Still, one can ask why German mathematics was that strong in the 1920’s, compared to the French. France and Germany took different approaches with their intelligentsia during WW1: while Germany protected its young students and scientists, France instead committed them to the front, owing to the French culture of egalitarianism.
But, how does this help us in identifying Dema.
A few months before the release of Trench, a website was launched containing letters (from a character named Clancy) and some photos (including part of a photo of Andre Weil). That website’s URL still is dmaorg.info.
On the rear of the boat in the movie-clip Saturday, we see ‘030904 DMA ORG’ (the 030904 is simplistic code for CID, believed to mean ‘Clancy Is Dead’).
Compare this to the official email address of the ‘Association des collaborateurs de Nicolas Bourbaki’ which is: email@example.com.
Remember the inspirational, photoshopped photo of the Bourbaki 1938 congress in Dieulefit/Deauvallon:
All seven people in the original picture are ‘normaliens’, that is, their ‘Alma Mater’ is the Ecole Normale Superieure’. All but Simone Weil graduated from the DEpartement de MAthematiques=DEMA, as DMA was called then.
Whence the hypothesis: Bourbaki’s Dema = ENS before and during WW1
It is a conglomerate of buildings and its central courtyard forms a kind of secular cloister around its basin. This space is called “la Cour aux Ernests” in reference to a former director, Ernest Bersot. He had placed red (!) fish (=the Ernests in ENS-slang) in the basin, which have become one of the symbols of the school.
More important to us is that the pond of the Ernests is reached by crossing the “aquarium”, where the ENS war memorial is located, commemorating the 239 (former) ENS-students killed in WW1 on a tatal of about 1400 of them drafted…
From the Wikipedia-page on Nicolas Bourbaki:
“The deaths of ENS students resulted in a lost generation in the French mathematical community; the estimated proportion of ENS mathematics students (and French students generally) who died in the war ranges from one-quarter to one-half, depending on the intervals of time (c. 1900–1918, especially 1910–1916) and populations considered.”
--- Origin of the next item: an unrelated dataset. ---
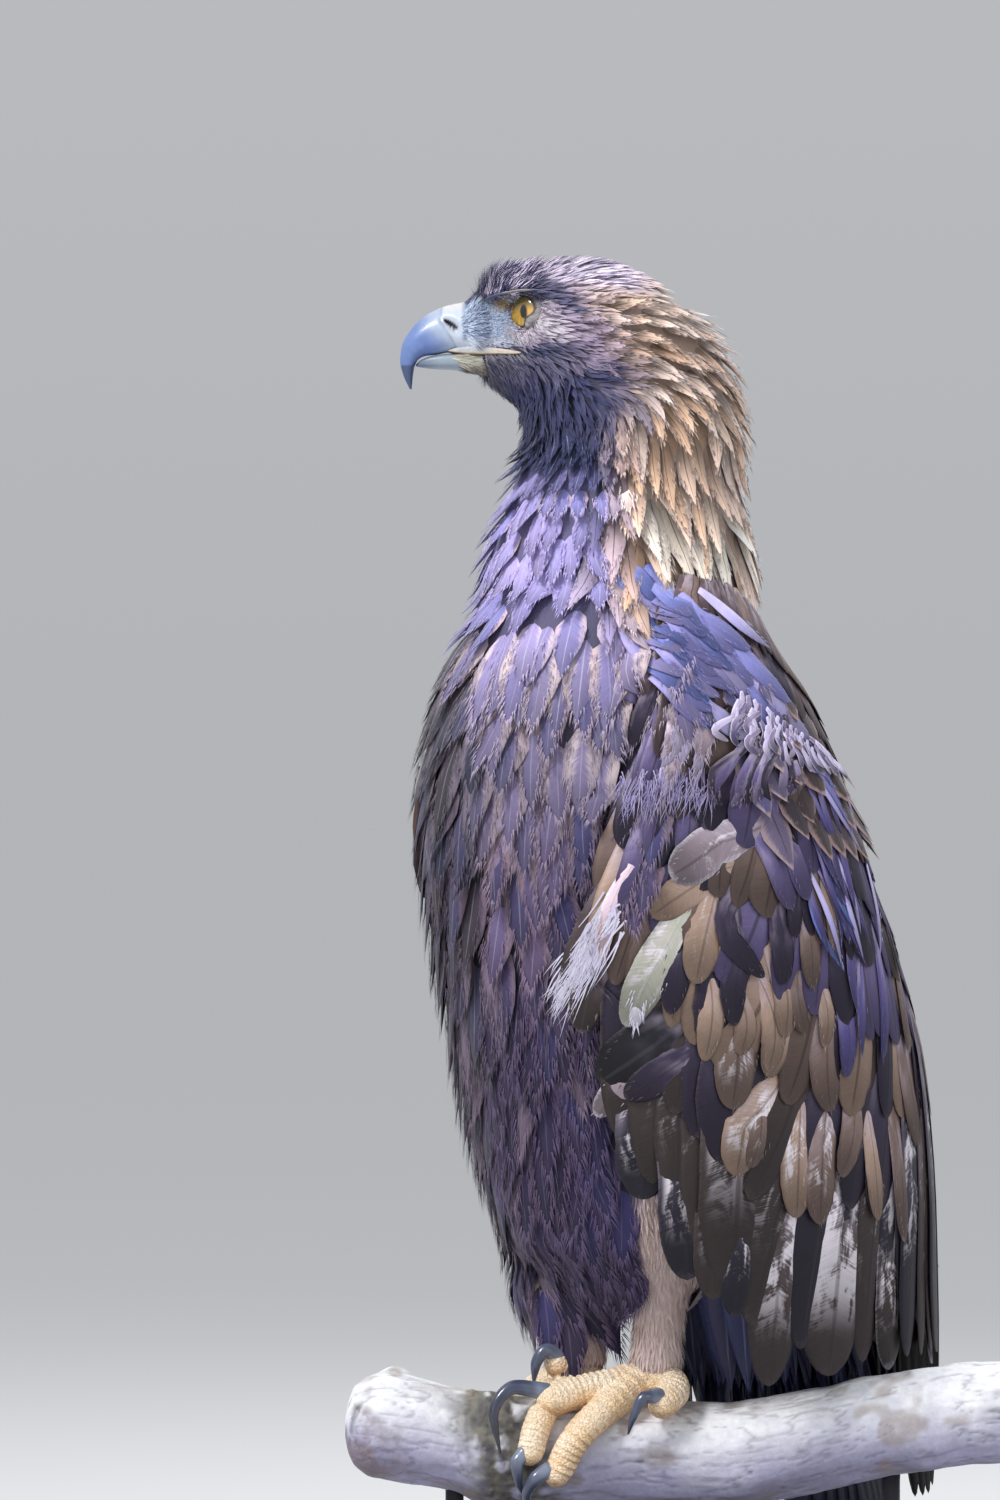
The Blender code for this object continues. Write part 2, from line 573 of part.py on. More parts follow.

A chilling, and very detailed account of the circumstances that lead to the deaths of about 50% of ENS-student from the period 1910-1913 can be found in the paper Pourquoi les normaliens sont-ils morts en masse en 1914-1918 ? Une explication structurale (Why the normaliens suffered mass-death in 1914-18, a structural explanation) by Nicolas (!) Mariot. Here’s the abstract:
“The École Normale Supérieure d’Ulm is always mentioned when historians summarize the ravages of World War I in France: the institution embodies the commitment of intellectuals at the front. The article offers an interpretation of mortality rates of the School which allows to understand why it is primarily students during schooling (Classes 1910-1913) that are heavily affected. Rather than basing the interpretation on the single assumption of sacrifice, it puts forward arguments pertaining to the history of the school in the immediate pre-war, including the institution of military training after the reform service in 1905, competition with the École Polytechnique to retain the best scientific students, and finally the forced commitment of the ENS students in the infantry.”
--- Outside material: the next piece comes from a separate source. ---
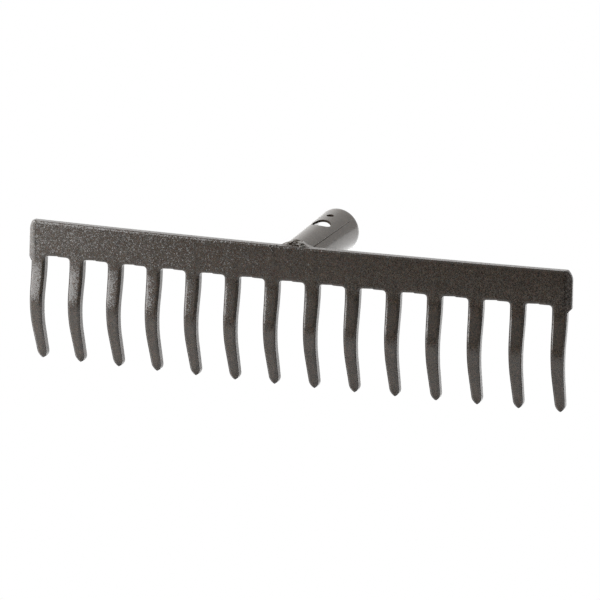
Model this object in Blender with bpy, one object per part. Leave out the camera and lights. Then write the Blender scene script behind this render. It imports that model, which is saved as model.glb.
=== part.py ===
"""Head of a level garden rake: a toothed steel bar with a welded handle socket.

World frame: X runs along the bar, +Y points back along the handle socket and +Z points up.
The origin is on the ground, below the middle of the head.

The bar is designed flat, in a plate frame of its own: x along the bar, y from the front face to
the back face and z up, with z = 0 along the tops of the gaps between the teeth. The finished
plate leans back by BAR_LEAN about the point where the socket's axis meets its front face.
"""
import math

import bmesh
import bpy
from mathutils import Matrix, Vector

MM = 0.001
GAP = 0.3 * MM  # clearance between pieces that are welded together
MERGE_DISTANCE = 0.003 * MM  # points closer than this are the same point

# Toothed bar
TOOTH_COUNT = 14
TOOTH_PITCH = 30.0 * MM
BAR_LENGTH = 406.0 * MM
BAR_HEIGHT = 25.1 * MM
PLATE_THICKNESS = 6.0 * MM
BAR_CORNER = (4.0 * MM, 7.0 * MM)  # width and height of the rounded upper corners
BAR_CORNER_POWER = 1.5  # 2 is an ellipse, less makes the corner flatter
END_DEPTH = 1.9 * MM  # how far the bar's ends reach down beside the outer teeth
END_SLOPE_DEPTH = 4.6 * MM  # where the slope from the end meets the outer tooth
TOOTH_LENGTH = 76.8 * MM
ROOT_HALF_WIDTH = 5.36 * MM
TOOTH_TAPER = 2.0 * MM  # half width lost between root and tip
TAPER_POWER = 1.5
TIP_LENGTH = 5.5 * MM
TIP_POWER = 0.75
ROOT_RADIUS = 2.5 * MM
FRONT_EDGE = (1.5 * MM, 0.75 * MM)  # wide, shallow bevel that the blanking punch rolls in
BACK_EDGE = (0.4 * MM, 0.4 * MM)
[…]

Crucial in this is the role of Ernest Lavisse who was the director of the ENS from 1903 till 1919.
Before, normaliens had to serve 12 months in the army, just like all other students. In 1905 the law changed, and under Lavisse’s influence ENS-students were given a heavy military training. From the paper:
“From now on, normalien students, like those of other major military schools, are subject to a two-year service: a first year before their actual entry into rue d’Ulm, which they had to perform in an infantry regiment; a second on leaving, which they can finish as a reserve second lieutenant, but always in the infantry, if they pass the tests. And there is more: because between these two years, the students also follow a fairly heavy military preparation, including theoretical and physical exercises, even on Sundays, organised by two officers seconded full-time for this mission within the walls of the School.”
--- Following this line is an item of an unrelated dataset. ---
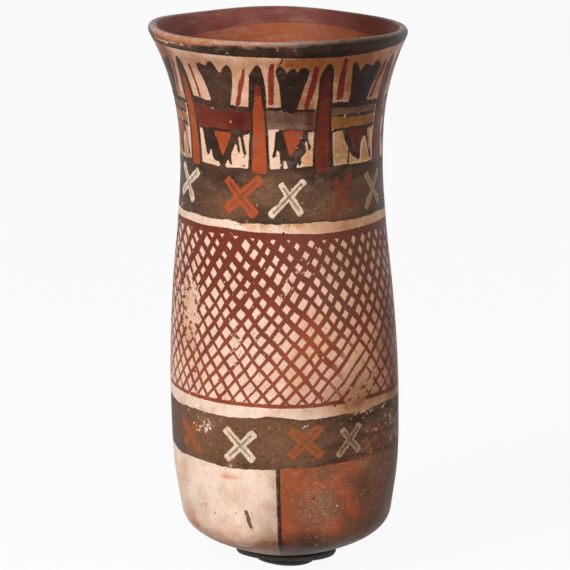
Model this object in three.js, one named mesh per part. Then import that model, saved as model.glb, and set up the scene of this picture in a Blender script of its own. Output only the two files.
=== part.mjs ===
// A tall hand-built pottery beaker with a flared mouth, standing on two dark pressed pieces of putty.
// Millimetres, +Z up. The painted front faces -Y, and the origin lies on the table under the vessel's foot.
import * as THREE from "three";

// Outline of the fired wall: each ring lies its rise above the ring before it
const UNDERSIDE_RADIUS = 22;
const UNDERSIDE_RISE = 3.5;
const HEEL_RADIUS = 40;
const HEEL_RISE = 14.8;
const FLANK_RADIUS = 42.3;
const FLANK_RISE = 15.5;
const BELLY_RADIUS = 43.3;
const BELLY_RISE = 24;
const SHOULDER_RADIUS = 41.55;
const SHOULDER_RISE = 46;
const NECK_RADIUS = 39.3;
const NECK_RISE = 25;
const WAIST_RADIUS = 38.1;
const WAIST_RISE = 23;
const FLARE_RADIUS = 40.25;
const FLARE_RISE = 25;
const BELL_RADIUS = 44.65;
const BELL_RISE = 15;
const LIP_RADIUS = 48.5;
const LIP_RISE = 8.7;

// Slopes of the outline, in millimetres of radius to each millimetre of height
const HEEL_SLOPE = 0.14;
const LIP_SLOPE = 0.46;
// Slope of the underside where it turns up into the heel, in height to radius
const UNDERSIDE_SLOPE = 0.347;
// Roundness of the heel: lengths of its curve's two handles, as shares of the distance that it spans
const HEEL_START_HANDLE = 0.61;
const HEEL_END_HANDLE = 0.255;

// Thickness of the wall at three places: between them it changes evenly
const FLOOR_THICKNESS = 7;
const WALL_THICKNESS = 5;
const LIP_THICKNESS = 3.6;

// The hand-built body leans to the left and bows a little. Its mouth lies further to the left,
// and its lip rises and falls round the mouth.
const LEAN = -2.95;
const BOW = -0.8;
const MOUTH_SHIFT = -0.55;
const LIP_WAVES = [
  // height of the wave at the lip, waves in a turn, and the angle of its crest from the front
  { height: 0.82, count: 1, crest: -36 },
  { height: 0.19, count: 2, crest: 24 },
  { height: 0.23, count: 3, crest: 44 },
  { height: 0.16, count: 4, crest: -2 },
  { height: 0.15, count: 5, crest: -32 },
];

// Putty: a pad dished to the underside, on a smaller lump that lies on the table
const SEAT_GAP = 0.3;
const PAD_CORE = 1.2;
const PAD_WIDTH = 38.2;
const PAD_DEPTH = 27.5;
const LUMP_THICKNESS = 1.9;
const LUMP_WIDTH = 22.5;
const LUMP_DEPTH = 24;
const LUMP_SHIFT = -0.5;
const PRESSED_LOBES = [
  // share of the radius, lobes in a turn, and the angle of the first from the front
  { share: 0.05, count: 2, crest: 48 },
  { share: 0.03, count: 3, crest: 20 },
];

// Fineness of the faceted surfaces
const SEGMENTS = 64;
const FACET_RISE = 8.5;
const UNDERSIDE_STEPS = 4;
const HEEL_STEPS = 6;
const LIP_STEPS = 6;
const PUTTY_SEGMENTS = 48;
const PUTTY_EDGE_STEPS = 5;
const DISH_STEPS = 5;

const clay = new THREE.MeshStandardMaterial({ color: 0xc9a27c, roughness: 0.55, metalness: 0 });
const putty = new THREE.MeshStandardMaterial({ color: 0x1d1a18, roughness: 0.8, metalness: 0 });

// Rings from the heel to the lip as heights above the lowest point of the vessel
const RINGS = [
  [HEEL_RISE, HEEL_RADIUS],
  [FLANK_RISE, FLANK_RADIUS],
  [BELLY_RISE, BELLY_RADIUS],
  [SHOULDER_RISE, SHOULDER_RADIUS],
  [NECK_RISE, NECK_RADIUS],
  [WAIST_RISE, WAIST_RADIUS],
  [FLARE_RISE, FLARE_RADIUS],
  [BELL_RISE, BELL_RADIUS],
  [LIP_RISE, LIP_RADIUS],
].reduce((rings, [rise, radius]) => {
  const below = rings.length ? rings.at(-1).height : UNDERSIDE_RISE;
  return [...rings, { height: below + rise, radius }];
}, []);
const LIP_HEIGHT = RINGS.at(-1).height;
const WAIST_HEIGHT = UNDERSIDE_RISE + HEEL_RISE + FLANK_RISE + BELLY_RISE + SHOULDER_RISE + NECK_RISE + WAIST_RISE;
const VESSEL_HEIGHT_ON_PUTTY = LUMP_THICKNESS + PAD_CORE + 2 * SEAT_GAP;

// Slope of the outline at a ring, from the spans on both sides of it, weighted by their heights
function ringSlope(index) {
  if (index === 0) return HEEL_SLOPE;
  if (index === RINGS.length - 1) return LIP_SLOPE;
  const [below, ring, above] = RINGS.slice(index - 1, index + 2);
  const lower = ring.height - below.height;
  const upper = above.height - ring.height;
  const lowerSlope = (ring.radius - below.radius) / lower;
  const upperSlope = (above.radius - ring.radius) / upper;
  return (upper * lowerSlope + lower * upperSlope) / (lower + upper);
}

// The outer radius over a span between two rings, as a smooth cubic curve: share runs from 0 to 1
function spanPoint(index, share) {
  const below = RINGS[index];
  const above = RINGS[index + 1];
  const rise = above.height - below.height;
  const rest = 1 - share;
  const radius =
    (1 + 2 * share) * rest * rest * below.radius +
    share * rest * rest * rise * ringSlope(index) +
    share * share * (3 - 2 * share) * above.radius -
    share * share * rest * rise * ringSlope(index + 1);
  return new THREE.Vector2(radius, below.height + share * rise);
}

// The convex underside, from the axis to where the heel begins
function undersideCurve() {
  const edge = new THREE.Vector2(UNDERSIDE_RADIUS, UNDERSIDE_RISE);
  const middle = new THREE.Vector2(UNDERSIDE_RADIUS / 2, 0);
  const handle = new THREE.Vector2(1, UNDERSIDE_SLOPE).normalize().multiplyScalar(UNDERSIDE_RADIUS / 3);
  return new THREE.CubicBezierCurve(new THREE.Vector2(0, 0), middle, edge.clone().sub(handle), edge);
}

// The rounded heel, from the edge of the underside to the lowest ring of the wall
function heelCurve() {
  const start = new THREE.Vector2(UNDERSIDE_RADIUS, UNDERSIDE_RISE);
  const end = new THREE.Vector2(RINGS[0].radius, RINGS[0].height);
  const span = start.distanceTo(end);
  const leaving = new THREE.Vector2(1, UNDERSIDE_SLOPE).normalize().multiplyScalar(span * HEEL_START_HANDLE);
  const arriving = new THREE.Vector2(HEEL_SLOPE, 1).normalize().multiplyScalar(span * HEEL_END_HANDLE);
  return new THREE.CubicBezierCurve(start, start.clone().add(leaving), end.clone().sub(arriving), end);
}

// The outer outline from the lowest point up to the lip
function outerOutline() {
  const points = [
    ...undersideCurve().getPoints(UNDERSIDE_STEPS),
    ...heelCurve().getPoints(HEEL_STEPS).slice(1),
  ];
  for (let index = 0; index < RINGS.length - 1; index++) {
    const steps = Math.ceil((RINGS[index + 1].height - RINGS[index].height) / FACET_RISE);
    for (let step = 1; step <= steps; step++) points.push(spanPoint(index, step / steps));
  }
  return points;
}

// Unit directions that point into the clay, square to the outline
function inwardNormals(points) {
  return points.map((point, index) => {
    if (index === 0) return new THREE.Vector2(0, 1);
    if (index === points.length - 1) return new THREE.Vector2(-1, LIP_SLOPE).normalize();
    const along = points[index + 1].clone().sub(points[index - 1]).normalize();
    return new THREE.Vector2(-along.y, along.x);
  });
}

// Thickness of the clay at a height on the outer outline
function thicknessAt(height) {
  const heelTop = RINGS[0].height;
  if (height < heelTop) {
    return THREE.MathUtils.mapLinear(height, 0, heelTop, FLOOR_THICKNESS, WALL_THICKNESS);
  }
  if (height < WAIST_HEIGHT) return WALL_THICKNESS;
  return THREE.MathUtils.mapLinear(height, WAIST_HEIGHT, LIP_HEIGHT, WALL_THICKNESS, LIP_THICKNESS);
}

// The half-round lip that joins the outer end of the wall to the inner one
function lipPoints(outerEnd, inward) {
  const half = LIP_THICKNESS / 2;
  const centre = outerEnd.clone().addScaledVector(inward, half);
  const upward = new THREE.Vector2(inward.y, -inward.x);
  const points = [];
  for (let step = 1; step < LIP_STEPS; step++) {
    const turn = (Math.PI * step) / LIP_STEPS;
    points.push(
      centre.clone().addScaledVector(inward, -half * Math.cos(turn)).addScaledVector(upward, half * Math.sin(turn)),
    );
  }
  return points;
}

// A profile turned about +Z. Its angle is 0 at the front and grows towards +X.
function turned(profile, segments) {
  return new THREE.LatheGeometry(profile, segments).rotateX(Math.PI / 2);
}

// Moves every vertex by a rule that is given its place and its angle from the front
function reshape(geometry, rule) {
  const position = geometry.getAttribute("position");
  const point = new THREE.Vector3();
  for (let index = 0; index < position.count; index++) {
    point.fromBufferAttribute(position, index);
    rule(point, Math.atan2(point.x, -point.y));
    position.setXYZ(index, point.x, point.y, point.z);
  }
  geometry.computeVertexNormals();
  return geometry;
}

// Sum of waves round the turn, each with its crest at an angle from the front
function wavesAt(angle, waves, sizeOf) {
  return waves.reduce(
    (sum, wave) => sum + sizeOf(wave) * Math.cos(wave.count * (angle - THREE.MathUtils.degToRad(wave.crest))),
    0,
  );
}

function vesselGeometry() {
  const outer = outerOutline();
  const normals = inwardNormals(outer);
  const inner = outer.map((point, index) => point.clone().addScaledVector(normals[index], thicknessAt(point.y)));
  const lip = lipPoints(outer.at(-1), normals.at(-1));
  const profile = [...outer, ...lip, ...inner.reverse()];
  profile.at(0).x = 0;
  profile.at(-1).x = 0;
  return reshape(turned(profile, SEGMENTS), (point, angle) => {
    const share = point.z / LIP_HEIGHT;
    const mouthShare = Math.max(0, (point.z - WAIST_HEIGHT) / (LIP_HEIGHT - WAIST_HEIGHT));
    const rimShare = mouthShare * mouthShare;
    point.x += LEAN * share + BOW * share * (1 - share) + MOUTH_SHIFT * rimShare * rimShare;
    point.z += rimShare * wavesAt(angle, LIP_WAVES, (wave) => wave.height);
  });
}

// Height of the vessel's underside above the table at a distance from its axis
function undersideHeight(radius) {
  const curve = undersideCurve();
  let low = 0;
  let high = 1;
  while (high - low > 1e-6) {
    const middle = (low + high) / 2;
    if (curve.getPoint(middle).x < radius) low = middle;
    else high = middle;
  }
  return VESSEL_HEIGHT_ON_PUTTY + curve.getPoint(low).y;
}

// A flat pressed piece with a rounded edge. Its radius is 1, and its height runs from 0 to 1.
function pressedProfile(edge) {
  const points = [new THREE.Vector2(0, 0)];
  for (let step = 0; step <= PUTTY_EDGE_STEPS; step++) {
    const turn = (Math.PI * step) / PUTTY_EDGE_STEPS;
    points.push(new THREE.Vector2(1 - edge + edge * Math.sin(turn), (1 - Math.cos(turn)) / 2));
  }
  for (let step = 1; step <= DISH_STEPS; step++) {
    points.push(new THREE.Vector2((1 - edge) * (1 - step / DISH_STEPS), 1));
  }
  return points;
}

// Stretches a pressed piece to its width and depth, and sets it between a bottom and a top
function pressedPiece(width, depth, edge, bottom, topAt) {
  return reshape(turned(pressedProfile(edge), PUTTY_SEGMENTS), (point, angle) => {
    const spread = 1 + wavesAt(angle, PRESSED_LOBES, (lobe) => lobe.share);
    point.x *= (width / 2) * spread;
    point.y *= (depth / 2) * spread;
    const top = topAt(Math.hypot(point.x, point.y));
    point.z = bottom + point.z * (top - bottom);
  });
}

function padGeometry() {
  const bottom = LUMP_THICKNESS + SEAT_GAP;
  return pressedPiece(PAD_WIDTH, PAD_DEPTH, 0.08, bottom, (radius) => undersideHeight(radius) - SEAT_GAP);
}

function lumpGeometry() {
  return pressedPiece(LUMP_WIDTH, LUMP_DEPTH, 0.1, 0, () => LUMP_THICKNESS);
}

function namedMesh(name, geometry, material) {
  const mesh = new THREE.Mesh(geometry, material);
  mesh.name = name;
  return mesh;
}

const vessel = namedMesh("vessel", vesselGeometry(), clay);
vessel.position.z = VESSEL_HEIGHT_ON_PUTTY;

const pad = namedMesh("support_pad", padGeometry(), putty);

const lump = namedMesh("support_lump", lumpGeometry(), putty);
lump.position.x = LUMP_SHIFT;

const support = new THREE.Group();
support.add(pad, lump);

const beaker = new THREE.Group();
beaker.add(support, vessel);

export default beaker;
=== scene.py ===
import math
from functools import partialmethod

import bmesh
import bpy
import numpy as np
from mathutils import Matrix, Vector, noise


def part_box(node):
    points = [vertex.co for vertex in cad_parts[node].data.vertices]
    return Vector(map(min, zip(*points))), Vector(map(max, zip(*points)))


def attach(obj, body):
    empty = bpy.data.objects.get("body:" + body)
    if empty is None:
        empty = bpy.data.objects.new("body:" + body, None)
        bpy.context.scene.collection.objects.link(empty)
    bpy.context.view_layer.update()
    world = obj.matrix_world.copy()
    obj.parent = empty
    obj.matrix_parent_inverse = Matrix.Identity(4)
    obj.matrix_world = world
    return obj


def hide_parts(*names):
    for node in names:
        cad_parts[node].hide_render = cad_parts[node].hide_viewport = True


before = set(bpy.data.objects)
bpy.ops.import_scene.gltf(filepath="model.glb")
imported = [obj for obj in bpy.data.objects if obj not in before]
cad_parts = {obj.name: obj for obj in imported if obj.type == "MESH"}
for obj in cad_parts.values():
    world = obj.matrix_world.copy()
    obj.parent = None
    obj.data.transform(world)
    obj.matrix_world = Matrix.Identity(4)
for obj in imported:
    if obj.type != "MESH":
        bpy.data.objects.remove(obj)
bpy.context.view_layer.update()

MM = 0.001
PHOTO_SIDE = 570
SEED = 7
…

He also instilled in the ENS-student a radical sense of patriotism, and was a fervent propagandist for l’Union sacrée. From the paper:
“Intellectual mobilisation crystallised in the figures of Lavisse and Durkheim via their famous Letters to all French people distributed in millions of copies across the country. In the fall of 1914, the two founded and took control, respectively as director and secretary of the Committee for Studies and Documents on the War, a propaganda organ for the country’s executives.
Alongside them, eight of the nine other members of the Committee are former students of the School who have become professors at the Sorbonne (Charles Andler, Charles Seignobos, Émile Boutroux, Ernest Denis, Gustave Lanson) or at the Collège de France (Joseph Bédier, Henri Bergson, Jacques Hadamard), without even mentioning the role of editorial secretary held by Lucien Herr, legendary counterpart of Paul Dupuy at the Rue d’Ulm library.”
I would have liked that there were only nine members of the committee, but there were eleven of them…
Anyway, Lavisse and his eight professors created an extremely patriotic environment at the ENS during WW1, encouraging students to go to (the) Trench(es) and give their life for France and the glory of the Ecole. The ENS-monument is the equivalent of the Neon Gravestones in Dema-lore.
Did you spot it too? LAVIsse is almost a perfect anagram for VIALism.
Concluding, the best theory I can come up with in order to include the Bourbaki-group in Dema-lore is that their Dema is the ENS in WW1 and preceding years, and that Vialism is the regime installed by Lavisse and the other members from the committee.